• [Exercise brief]: Starting at the line with "obj.parent = empty" and stopping at the line with "SENSOR = 36.0", repeat each line exactly. Include both and omit the rest.

• [Data provided]:

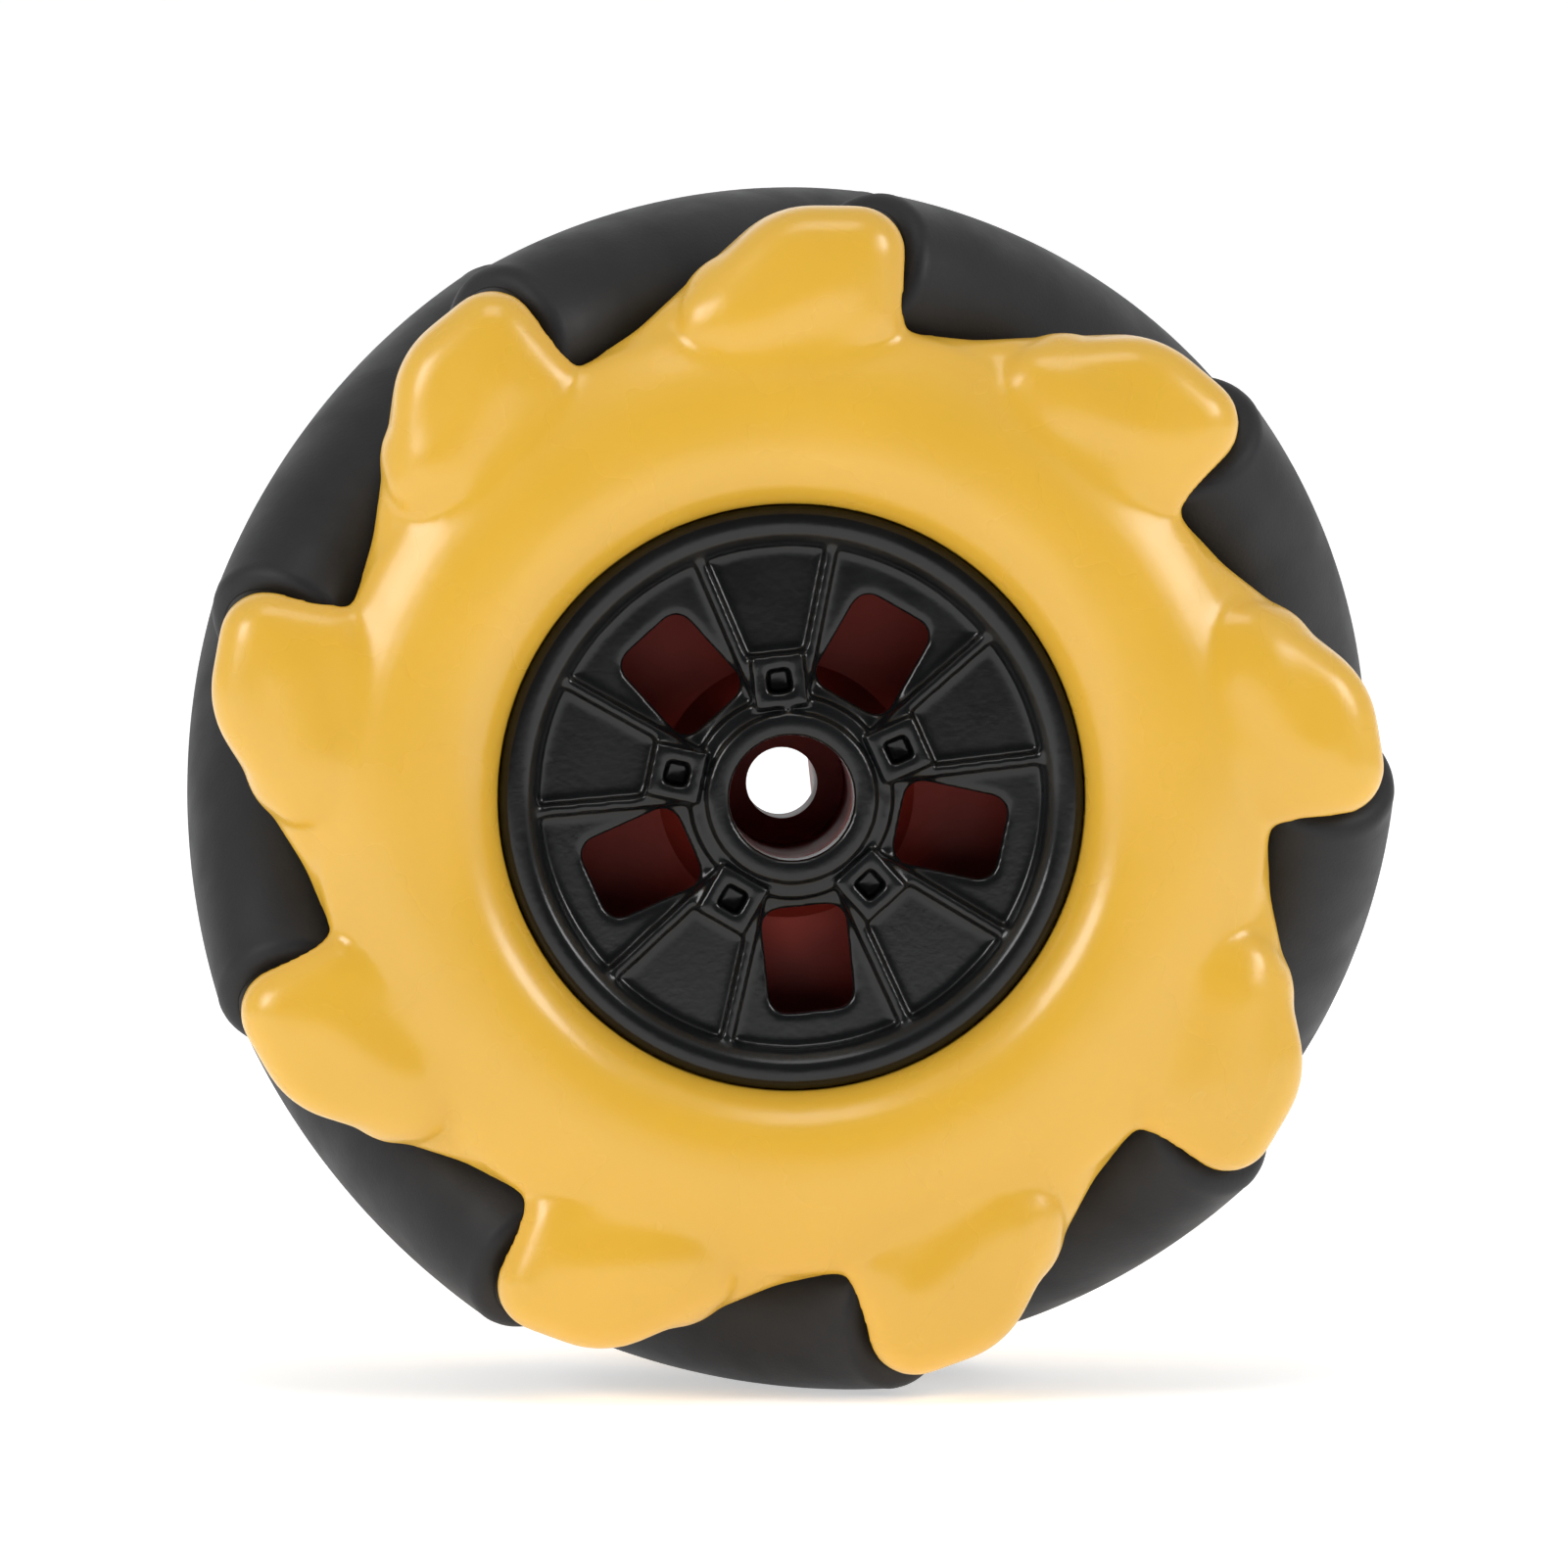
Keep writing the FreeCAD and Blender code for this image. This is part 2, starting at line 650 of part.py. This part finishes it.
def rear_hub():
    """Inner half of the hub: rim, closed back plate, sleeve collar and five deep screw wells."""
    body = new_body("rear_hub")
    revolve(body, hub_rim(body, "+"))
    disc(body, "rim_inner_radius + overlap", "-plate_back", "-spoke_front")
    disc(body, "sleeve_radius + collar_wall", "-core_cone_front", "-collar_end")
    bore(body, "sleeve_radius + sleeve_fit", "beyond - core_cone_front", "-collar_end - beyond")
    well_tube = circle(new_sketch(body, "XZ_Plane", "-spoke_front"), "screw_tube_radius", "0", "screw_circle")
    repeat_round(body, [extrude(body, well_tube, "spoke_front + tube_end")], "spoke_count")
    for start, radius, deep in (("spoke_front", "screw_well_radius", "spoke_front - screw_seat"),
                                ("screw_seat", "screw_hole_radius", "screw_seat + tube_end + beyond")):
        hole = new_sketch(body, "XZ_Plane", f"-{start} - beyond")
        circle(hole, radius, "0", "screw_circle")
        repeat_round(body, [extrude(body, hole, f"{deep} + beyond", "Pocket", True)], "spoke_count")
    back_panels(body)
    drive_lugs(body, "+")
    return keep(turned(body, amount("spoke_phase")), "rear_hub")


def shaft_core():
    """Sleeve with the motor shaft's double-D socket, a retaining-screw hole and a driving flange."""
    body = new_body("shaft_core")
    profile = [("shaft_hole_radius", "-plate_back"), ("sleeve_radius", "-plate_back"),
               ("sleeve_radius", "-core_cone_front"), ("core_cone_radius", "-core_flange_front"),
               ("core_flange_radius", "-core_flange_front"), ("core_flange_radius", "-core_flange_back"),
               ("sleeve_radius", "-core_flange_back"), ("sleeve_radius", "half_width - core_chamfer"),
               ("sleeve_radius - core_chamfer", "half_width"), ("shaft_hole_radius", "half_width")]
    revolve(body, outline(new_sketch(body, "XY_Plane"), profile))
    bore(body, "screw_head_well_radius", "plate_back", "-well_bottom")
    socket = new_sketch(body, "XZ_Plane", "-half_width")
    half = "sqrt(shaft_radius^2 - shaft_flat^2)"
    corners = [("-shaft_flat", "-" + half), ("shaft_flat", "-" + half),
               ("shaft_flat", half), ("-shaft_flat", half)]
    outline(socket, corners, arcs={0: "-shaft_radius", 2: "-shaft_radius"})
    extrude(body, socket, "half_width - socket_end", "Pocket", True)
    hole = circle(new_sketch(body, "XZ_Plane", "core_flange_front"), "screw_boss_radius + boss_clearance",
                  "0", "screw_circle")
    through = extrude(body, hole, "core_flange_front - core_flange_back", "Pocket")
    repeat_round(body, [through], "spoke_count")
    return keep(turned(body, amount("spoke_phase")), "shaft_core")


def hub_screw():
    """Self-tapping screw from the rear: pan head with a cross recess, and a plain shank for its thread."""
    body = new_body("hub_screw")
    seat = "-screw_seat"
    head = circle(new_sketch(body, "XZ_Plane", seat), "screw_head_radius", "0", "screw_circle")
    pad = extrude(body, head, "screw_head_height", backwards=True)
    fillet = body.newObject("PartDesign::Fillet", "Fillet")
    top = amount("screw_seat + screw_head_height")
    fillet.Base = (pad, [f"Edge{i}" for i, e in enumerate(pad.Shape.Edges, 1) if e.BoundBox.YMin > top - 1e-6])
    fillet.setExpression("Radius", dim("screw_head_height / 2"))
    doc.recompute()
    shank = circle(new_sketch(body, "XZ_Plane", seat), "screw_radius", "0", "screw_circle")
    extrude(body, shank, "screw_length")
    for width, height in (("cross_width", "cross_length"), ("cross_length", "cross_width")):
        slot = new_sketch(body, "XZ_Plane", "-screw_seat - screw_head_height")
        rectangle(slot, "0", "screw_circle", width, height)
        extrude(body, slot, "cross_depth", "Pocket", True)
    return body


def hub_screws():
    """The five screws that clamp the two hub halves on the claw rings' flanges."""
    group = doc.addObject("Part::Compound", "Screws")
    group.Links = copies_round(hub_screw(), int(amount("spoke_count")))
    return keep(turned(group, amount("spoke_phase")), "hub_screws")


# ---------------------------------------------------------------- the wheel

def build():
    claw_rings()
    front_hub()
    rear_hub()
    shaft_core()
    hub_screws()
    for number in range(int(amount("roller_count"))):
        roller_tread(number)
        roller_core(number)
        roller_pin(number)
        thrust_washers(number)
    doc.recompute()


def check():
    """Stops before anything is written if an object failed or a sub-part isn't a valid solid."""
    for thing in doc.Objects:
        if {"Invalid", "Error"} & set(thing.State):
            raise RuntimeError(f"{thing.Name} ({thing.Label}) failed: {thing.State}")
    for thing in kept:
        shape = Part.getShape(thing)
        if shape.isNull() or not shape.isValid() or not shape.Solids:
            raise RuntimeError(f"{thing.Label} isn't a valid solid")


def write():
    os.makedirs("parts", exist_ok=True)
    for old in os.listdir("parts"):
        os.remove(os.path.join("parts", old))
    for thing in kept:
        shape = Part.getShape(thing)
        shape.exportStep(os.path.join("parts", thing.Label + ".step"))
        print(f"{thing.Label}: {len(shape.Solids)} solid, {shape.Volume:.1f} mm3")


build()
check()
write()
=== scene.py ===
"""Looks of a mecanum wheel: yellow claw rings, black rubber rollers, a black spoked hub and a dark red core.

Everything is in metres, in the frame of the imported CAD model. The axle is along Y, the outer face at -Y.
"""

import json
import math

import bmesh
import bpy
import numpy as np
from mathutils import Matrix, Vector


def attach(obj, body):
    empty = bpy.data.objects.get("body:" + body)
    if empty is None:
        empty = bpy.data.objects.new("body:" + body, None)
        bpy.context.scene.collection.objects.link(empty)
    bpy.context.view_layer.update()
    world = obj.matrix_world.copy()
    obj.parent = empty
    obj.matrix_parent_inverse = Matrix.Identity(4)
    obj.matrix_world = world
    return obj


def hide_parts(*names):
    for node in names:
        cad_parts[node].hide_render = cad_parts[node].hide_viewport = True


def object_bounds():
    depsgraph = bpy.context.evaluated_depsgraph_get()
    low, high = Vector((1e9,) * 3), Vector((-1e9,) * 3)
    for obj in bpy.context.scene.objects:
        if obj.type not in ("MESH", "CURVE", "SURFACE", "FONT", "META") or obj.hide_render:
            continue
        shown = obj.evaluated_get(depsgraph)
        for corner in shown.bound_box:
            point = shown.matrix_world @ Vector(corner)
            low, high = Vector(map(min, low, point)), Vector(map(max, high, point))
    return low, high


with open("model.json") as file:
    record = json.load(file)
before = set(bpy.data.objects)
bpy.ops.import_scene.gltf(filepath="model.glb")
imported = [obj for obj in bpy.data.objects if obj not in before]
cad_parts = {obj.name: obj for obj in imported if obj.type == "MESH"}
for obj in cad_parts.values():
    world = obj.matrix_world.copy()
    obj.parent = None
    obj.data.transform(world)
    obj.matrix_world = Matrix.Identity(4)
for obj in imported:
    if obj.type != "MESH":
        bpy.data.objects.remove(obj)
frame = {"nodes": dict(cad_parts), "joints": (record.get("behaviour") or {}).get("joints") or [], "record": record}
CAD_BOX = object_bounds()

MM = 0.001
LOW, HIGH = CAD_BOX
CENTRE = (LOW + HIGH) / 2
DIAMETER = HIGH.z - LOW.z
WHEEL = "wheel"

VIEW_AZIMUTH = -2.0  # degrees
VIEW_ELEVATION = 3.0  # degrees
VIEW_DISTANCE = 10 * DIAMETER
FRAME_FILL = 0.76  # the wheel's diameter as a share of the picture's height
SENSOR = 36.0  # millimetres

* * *

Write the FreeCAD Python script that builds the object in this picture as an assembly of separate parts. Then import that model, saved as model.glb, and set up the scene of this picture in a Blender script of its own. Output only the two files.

• [Task solution]:
    obj.parent = empty
    obj.matrix_parent_inverse = Matrix.Identity(4)
    obj.matrix_world = world
    return obj


def hide_parts(*names):
    for node in names:
        cad_parts[node].hide_render = cad_parts[node].hide_viewport = True


def object_bounds():
    depsgraph = bpy.context.evaluated_depsgraph_get()
    low, high = Vector((1e9,) * 3), Vector((-1e9,) * 3)
    for obj in bpy.context.scene.objects:
        if obj.type not in ("MESH", "CURVE", "SURFACE", "FONT", "META") or obj.hide_render:
            continue
        shown = obj.evaluated_get(depsgraph)
        for corner in shown.bound_box:
            point = shown.matrix_world @ Vector(corner)
            low, high = Vector(map(min, low, point)), Vector(map(max, high, point))
    return low, high


with open("model.json") as file:
    record = json.load(file)
before = set(bpy.data.objects)
bpy.ops.import_scene.gltf(filepath="model.glb")
imported = [obj for obj in bpy.data.objects if obj not in before]
cad_parts = {obj.name: obj for obj in imported if obj.type == "MESH"}
for obj in cad_parts.values():
    world = obj.matrix_world.copy()
    obj.parent = None
    obj.data.transform(world)
    obj.matrix_world = Matrix.Identity(4)
for obj in imported:
    if obj.type != "MESH":
        bpy.data.objects.remove(obj)
frame = {"nodes": dict(cad_parts), "joints": (record.get("behaviour") or {}).get("joints") or [], "record": record}
CAD_BOX = object_bounds()

MM = 0.001
LOW, HIGH = CAD_BOX
CENTRE = (LOW + HIGH) / 2
DIAMETER = HIGH.z - LOW.z
WHEEL = "wheel"

VIEW_AZIMUTH = -2.0  # degrees
VIEW_ELEVATION = 3.0  # degrees
VIEW_DISTANCE = 10 * DIAMETER
FRAME_FILL = 0.76  # the wheel's diameter as a share of the picture's height
SENSOR = 36.0  # millimetres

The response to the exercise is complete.